Two main complaints:

1. There are a lot of categories to represent here:14 different albums. While it is relatively easy to see some of the larger categories, it gets more difficult to judge the proportions of the smaller categories.

2. There are some categories clearly bigger than others but the color scene seems to have little to do with the actual album title. The palette runs from black to light gray but it does not appear to be in any order. For example, they might have used the same palette but light gray would have been Please Please Me while the darkest color could have been Past Masters. As it currently stands, the reader has to pick out the category and then try to figure out where it is in the key.

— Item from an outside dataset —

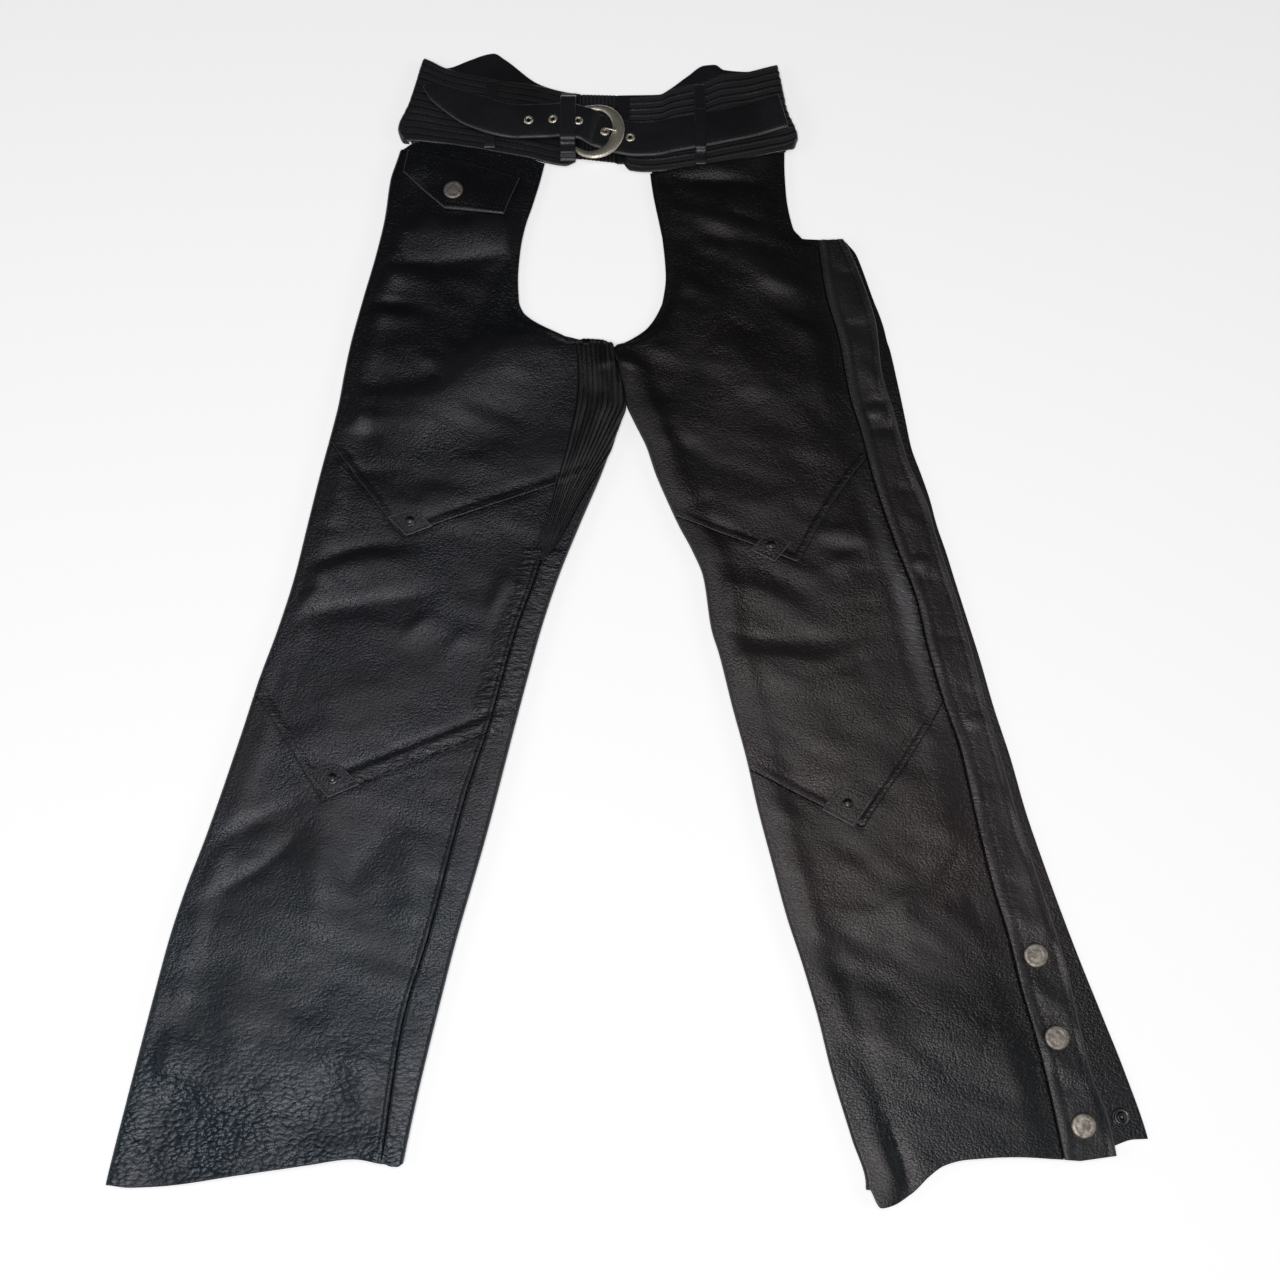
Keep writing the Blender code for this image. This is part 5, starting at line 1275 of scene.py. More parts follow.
# %% Strap
STRAP_WALL = 3.0
STRAP_STATIONS = rows("""across up half_width rise, -204 1037.5 2.5 .2, -199 1035 6 .2,
    -192 1031.4 10.5 .2, -181 1025.6 13.5 .2, -170 1020 16 .2, -158 1013.6 18.3 1, -149 1009 19 2.4,
    -138 1004.2 19 2.7, -127 1001 19 2.4, -116 999.2 19 1.6, -106 998.3 19 2.6, -94 998 19 3.6,
    -82 998 19 4.2, -70 997.7 19 6.6, -64 997.2 19 7.8, -58 996 18.8 8, -45 992.6 18.2 7.4,
    -38 990.6 18.2 4.4, -32 989 18.2 .9, -19 985.4 18.8 .2, -7 982 19 .2, 5 980.2 19 .2,
    20 980.4 19 .2, 38 984.4 19 .2, 55 987.8 19 .2, 72 991 19 .2, 88 994.6 19 .2, 104 998 19 .4,
    117 1001.3 19 .5, 130 1004.8 19 .5, 140 1007.4 19 .5, 149 1009.6 19 .5""")
strap_up, strap_half, strap_rise = (smooth_line([(row[0], row[k]) for row in STRAP_STATIONS])
                                    for k in (1, 2, 3))


def strap_rest(across, up):
    """The strap's top where it lies straight on the yokes' ribs."""
    right, left = yoke_height("right", across, up), yoke_height("left", across, up)
    rest = np.where(across < -54, right, np.where(across > -1, left, YOKE_LIE))
    return rest + RIB_HEIGHT + SEAM + STRAP_WALL


def strap_height(across, up):
    return strap_rest(across, up) + strap_rise(across)


def strap_grid():
    along, half = edged(-204, 149, 1.9), np.array([0.2, 0.45, 0.7, 0.86, 0.93, 0.975, 1])
    shares = np.concatenate([-half[::-1], [0], half])[:, None]
    slope = (strap_up(along + 1) - strap_up(along - 1)) / 2
    aside = spots_at(-slope, 1.0) / np.hypot(1, slope)[:, None] * strap_half(along)[:, None]
    middle = spots_at(along, strap_up(along))
    spots = middle + aside * shares[..., None]
    rest = np.maximum.reduce([strap_rest(*(middle + aside * s).T) for s in (-1, 0, 1)])
    z = rest + strap_rise(along) - np.abs(shares) ** 9
    z = z + 0.3 * soft_noise(spots[..., 0], spots[..., 1], 26, 30, 71)
    return np.concatenate([spots, z[..., None]], -1)


# Painted highlight along the strap's lower edge.
strap = shell("waist_strap_leather", strap_grid(), STRAP_WALL, strap_leather, rounding=0.36,
              edge_wear_and_highlight=0.2, rim=np.array([1.7, 1.7, 0.5] + [0] * 12)[:, None])

# %% [markdown]
# Holes are punched through the strap for its eyelets. A Boolean modifier does what the
# punch does; its result is then made plain mesh, so that nothing stays live on the piece.

# %% Punched holes
EYELET_ALONG = (-100.0, -76.0, -51.5, -25.5, -1.0)
STRAP_HOLE, PUNCH_SIDES = 2.7, 28


def settle(made):
    """Turns an object's modifiers into plain mesh."""
    depsgraph = bpy.context.evaluated_depsgraph_get()
    plain = bpy.data.meshes.new_from_object(made.evaluated_get(depsgraph))
    made.modifiers.clear()
    made.data = plain


def cut_out(made, cutters):
    """Cuts the cutters' shapes out of an object and takes the cutters away."""
    for cutter in cutters:
        hole = made.modifiers.new("hole", "BOOLEAN")
        hole.operation, hole.object = "DIFFERENCE", cutter
    settle(made)
    for cutter in cutters:
        bpy.data.objects.remove(cutter, do_unlink=True)
    print(made.name, "has", len(made.data.polygons), "faces with its holes")


def strap_seat(across):
    """A seat on the strap's top: its place in millimetres and its facing."""
    up = float(strap_up(across))
    ahead, behind = (float(strap_height(across + d, strap_up(across + d))) for d in (3, -3))
    normal = Vector(((behind - ahead) / 6, 0, 1)).normalized()
    return (across, up, float(strap_height(across, up)) + 0.1), normal


def circle(radius, sides):
    return [(radius * cos(2 * pi * k / sides), radius * sin(2 * pi * k / sides))
            for k in range(sides)]


def punch(seat, normal, sides=PUNCH_SIDES):
    """A round rod that stands through a seat."""
    turn = Vector((0, 0, 1)).rotation_difference(normal)
    points = [Vector(seat) + turn @ Vector((x, y, z)) for z in (-6.0, 4.0)
              for x, y in circle(STRAP_HOLE, sides)]
    faces = [(k, (k + 1) % sides, (k + 1) % sides + sides, k + sides) for k in range(sides)]
    faces += [tuple(reversed(range(sides))), tuple(range(sides, 2 * sides))]
    return mesh_object("punch", in_metres(points), faces, strap_leather)


cut_out(strap, [punch(*strap_seat(across)) for across in EYELET_ALONG])

# %% [markdown]
# Bands of leather are drawn as a profile over what they hold: the keeper that the strap
# runs through, the belt loops, and the chape that folds round the buckle's bar.

# %% Keeper and belt loops


def band_grid(low, high, width, profile):
    """A band of leather over its (up, height) profile, from one `across` to another."""
    path = rounded_path(profile, max(24, int((profile[-1][0] - profile[0][0]) / 1.3)))
    part = (path[:, :1] - path[0, 0]) / (path[-1, 0] - path[0, 0])
    return spots_at(mix(low, high, part) + edged(-width / 2, width / 2, 1.6), path[:, :1],
                    path[:, 1:])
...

Given this comes from an app intended to help create infographics, this one isn’t so great as it suffers from two issues – lots of categories and a limited color design – that I often warn my statistics students about when using pie charts.

Census data visualization: metropolitan population change by natural increase, international migration, and domestic migration

The Census regularly puts together new data visualizations to highlight newly collected data. The most recent visualization looks at population change in metropolitan areas between 2010-2011 and breaks down the change by natural increase, international migration, and domestic migration.

Several trends are quickly apparent:

1. Sunbelt growth continues at a higher pace and non-Sunbelt cities tend to lose residents by domestic migration.

2. Population increases by international migration still tends to be larger in New York, Los Angeles, and Miami.

3. There are some differences in natural increases to population. I assume this is basically a measure of birth rates.

However, I have two issues with this visualization. My biggest complaint is that the boxes are not weighted by population. New York has the largest natural increase to the population but it is also the largest metropolitan areas by quite a bit. A second issue is that the box sizes are not all the 50,000 or 10,000 population change as suggested by the key at the top. So while I can see relative population change, it is hard to know the exact figures.